Зеленая стрела удачи | страница 34



Они оказались в большой комнате с тяжелыми шторами на окнах. В центре над столом, застланным белой скатертью, парил шелковый абажур, посредством цепочек и противовесов спускаемый и поднимаемый на заданную высоту. Абажур являл собой последнее достижение в индустрии домашнего комфорта.

Вокруг стола в вольных позах, нога на ногу, с сигарами и без сидели господа инженеры, удивляя сдержанностью жестов, белизной манишек и твердостью крахмальных манжетов.

Только что у Цецилии Михайловны выступал некий исследователь индийской магии и теософии профессор Эртель, а потом как раз собирались послушать про автомобиль, но Нагель запаздывал.

То, что поведал Эртель, взбудоражило инженеров. Да и как иначе! Профессор объяснял, что в санскритском языке буква «л» имеет двадцать два различных звуковых выражения и произносил двенадцать. Получалось, что-то вроде эль, ель, оль... это ж черт ногу сломит, язык не повернуть. Ну да ладно. Негодование достигло максимума, когда инженеры услышали, что в индийской арифметике не четыре простых действия, а шесть!

— Хорошо, хорошо, господа. Давайте посмотрим. Сложение, вычитание, умножение, деление... А еще?

— Возведение в степень, извлечение корня, но...

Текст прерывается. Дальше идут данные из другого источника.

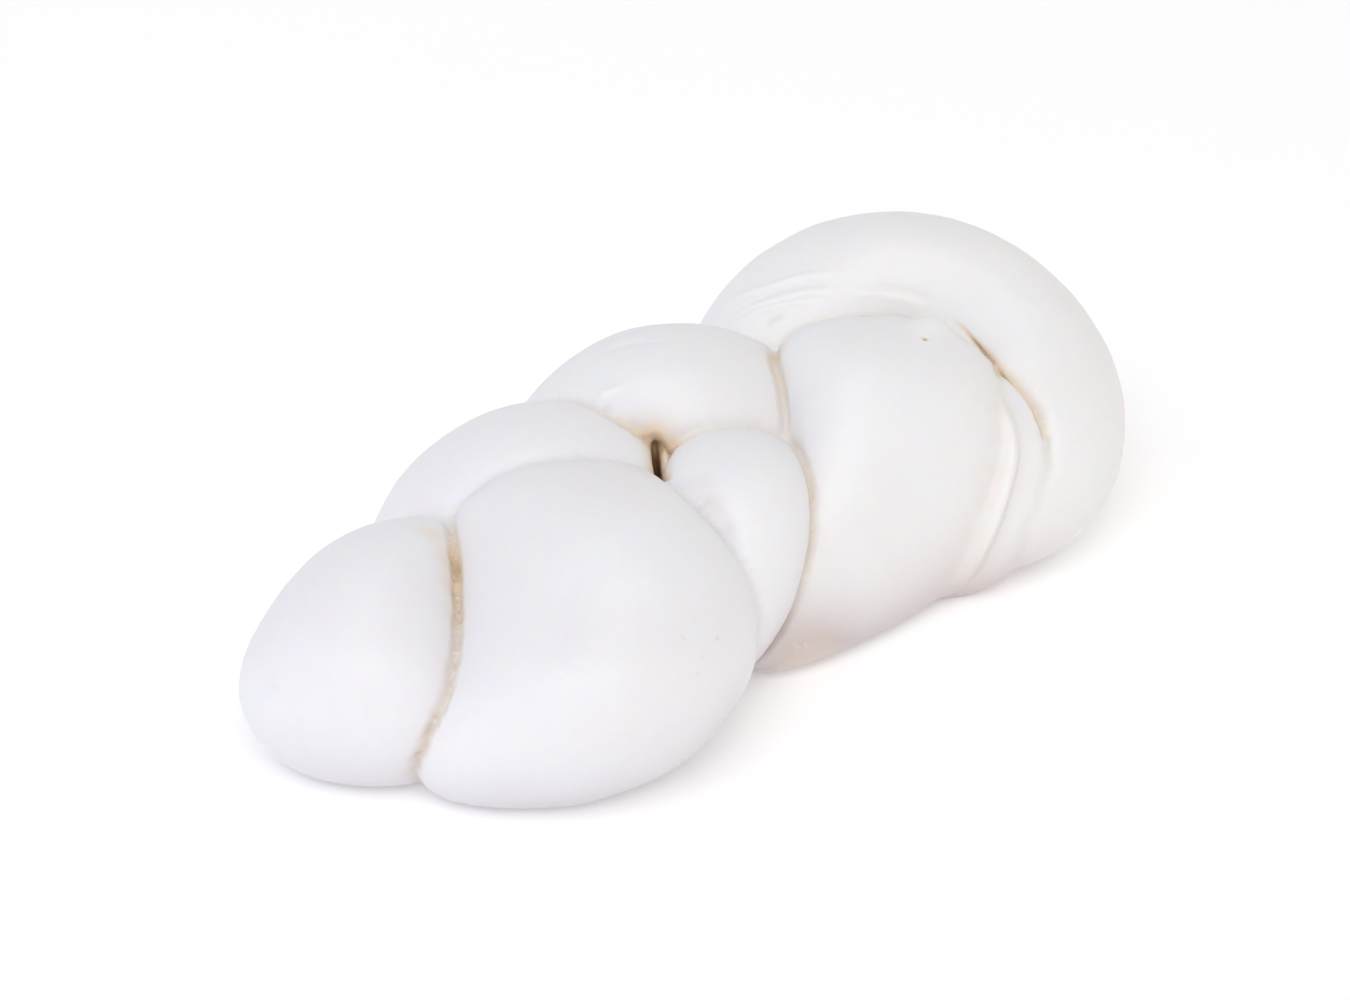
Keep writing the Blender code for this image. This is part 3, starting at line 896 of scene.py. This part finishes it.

— Это, пардон, не простые действия.

У Эртеля требовали разъяснений. «Михаил Александрович, какие еще два? У индусов? Еще?» Но до подробных разъяснений Эртель не опустился. Он говорил о теософии, об астральных оболочках, которые мог видеть только посвященный, о каких-то летающих блюдцах, о жизни до появления на свет, которую, как ни странно, многие помнят. Тут хозяйка подкинула пару вопросов насчет оккультного столоверчения и высвобождения скрытой в атомах энергии. Спор разгорелся не на шутку, но к Эртелю, так же как к господину Кошелеву, всерьез, видимо, никто не относился, страсти начали стихать. Мите показалось, что все закончилось стихами поэта Андрея Белого, пытавшегося поэтическими средствами описать взрыв атомных сил. «Уйти от событий жизни в мир каких-то амеб, — тихо возмущался Кошелев. — Как жаль, что нет с нами Тимирязева! Он-то разложил бы их на все четыре корки!»

Мите запомнились странные строчки. Какие-то все издерганные, страшные. «Сплетаясь в вязи аллегорий, атомный вес, фантомный бес, горюче вспыхнувшие зори и символов дремучий лес...» О чем это? В девятьсот пятом году...

Все сошлись на том, что лес у господина Белого слишком дремучий, и начали скучать. Горничная принесла чай и бутерброды. Митя украдкой рассматривал присутствующих. «Здесь такой изыск, — шептал Кирюшка. — Весь политехнический цвет Москвы».